My parents bought a Smith Corona typewriter (with the long carriage to fit genealogical forms) about that time. I went off Googling hoping to see an image that would match and reinforce my fading memories of that machine. Either I couldn’t find the right one, or my memory is totally decrepit. Sort of like most typewriters these days.
A couple of years back my teenage son became obsessed with typewriters and bought a couple and acquired a few more from family and friends. His favorite was a Smith Corona portable model in a case. This was manual not electric. He typed all of his high school papers on it because none of the other kids did, which made it “cool”. One day I decided to write a letter to a nephew on a mission and thought I would use his typewriter just for fun. I came to realize, that we must have had stronger finger back in the day. By the time I got through the second page my hands were aching, and I was having a hard time finishing. I guess I’ve been spoiled by the soft touch of the computer keyboard. The upside to the experience though, was the sound. That “thwack” of the type-bars hitting the paper and platen, echoing in the kitchen, was worth the discomfort.

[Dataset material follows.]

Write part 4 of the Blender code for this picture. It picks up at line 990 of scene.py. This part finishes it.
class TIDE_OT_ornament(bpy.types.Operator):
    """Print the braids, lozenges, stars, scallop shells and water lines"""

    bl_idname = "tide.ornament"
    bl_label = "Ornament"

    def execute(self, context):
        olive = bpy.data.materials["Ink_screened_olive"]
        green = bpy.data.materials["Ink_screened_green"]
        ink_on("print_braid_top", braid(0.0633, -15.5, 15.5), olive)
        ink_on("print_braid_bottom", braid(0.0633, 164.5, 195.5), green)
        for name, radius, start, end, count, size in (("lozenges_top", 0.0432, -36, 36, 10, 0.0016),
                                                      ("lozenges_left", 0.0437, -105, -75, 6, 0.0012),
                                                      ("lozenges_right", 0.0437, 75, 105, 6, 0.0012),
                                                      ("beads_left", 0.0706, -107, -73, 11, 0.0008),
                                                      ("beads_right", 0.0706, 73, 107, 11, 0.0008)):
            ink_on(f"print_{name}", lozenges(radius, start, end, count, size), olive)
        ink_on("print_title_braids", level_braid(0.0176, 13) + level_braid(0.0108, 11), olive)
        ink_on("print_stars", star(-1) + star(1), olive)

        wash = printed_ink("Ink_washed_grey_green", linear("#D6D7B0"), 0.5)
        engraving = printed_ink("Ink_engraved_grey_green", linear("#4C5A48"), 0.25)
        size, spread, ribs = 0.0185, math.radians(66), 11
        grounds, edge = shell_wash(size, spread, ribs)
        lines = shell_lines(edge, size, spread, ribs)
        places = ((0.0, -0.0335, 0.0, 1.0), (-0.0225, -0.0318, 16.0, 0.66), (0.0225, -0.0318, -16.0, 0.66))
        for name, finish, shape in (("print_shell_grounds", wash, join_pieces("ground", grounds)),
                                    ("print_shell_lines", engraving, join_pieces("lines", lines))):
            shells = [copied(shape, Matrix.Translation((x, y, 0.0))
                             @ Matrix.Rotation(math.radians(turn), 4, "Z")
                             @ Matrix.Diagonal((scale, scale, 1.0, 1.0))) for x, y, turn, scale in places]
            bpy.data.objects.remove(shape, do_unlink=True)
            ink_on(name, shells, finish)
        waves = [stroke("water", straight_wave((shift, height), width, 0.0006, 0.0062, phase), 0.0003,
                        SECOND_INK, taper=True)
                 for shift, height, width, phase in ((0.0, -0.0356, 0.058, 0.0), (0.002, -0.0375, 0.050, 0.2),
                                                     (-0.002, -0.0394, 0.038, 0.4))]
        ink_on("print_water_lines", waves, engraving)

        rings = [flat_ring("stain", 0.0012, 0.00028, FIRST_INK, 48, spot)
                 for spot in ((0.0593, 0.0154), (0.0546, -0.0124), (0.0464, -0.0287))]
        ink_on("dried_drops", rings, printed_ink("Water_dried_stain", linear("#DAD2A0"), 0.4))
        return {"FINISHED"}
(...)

Notice that the company sells used — “reconditioned” — typewriters. This is only a guess, Carl, but perhaps it means that while that machine is not the latest model, neither is it an antique — it’s only four years (or however often new typewriter models came out) old.
Comment by Ardis E. Parshall — April 27, 2014 @ 8:32 am
I have a Royal typewriter very much like the KMG illustrated. It was used to type my father’s dissertation back about 1960. In fact, back in the ’70s when I was a teenager, I used it to type a good number of folded genealogical forms.
A couple years ago, I saw one like it being offered for something like >$1000 or ebay. I didn’t imagine it would really be worth that, but it inspired me to get the thing down from the attic and “recondition” it. I haven’t done anything with it, but it was a fun project. It gave me a good opportunity to write captivating prose about quick little foxes and lazy brown dogs.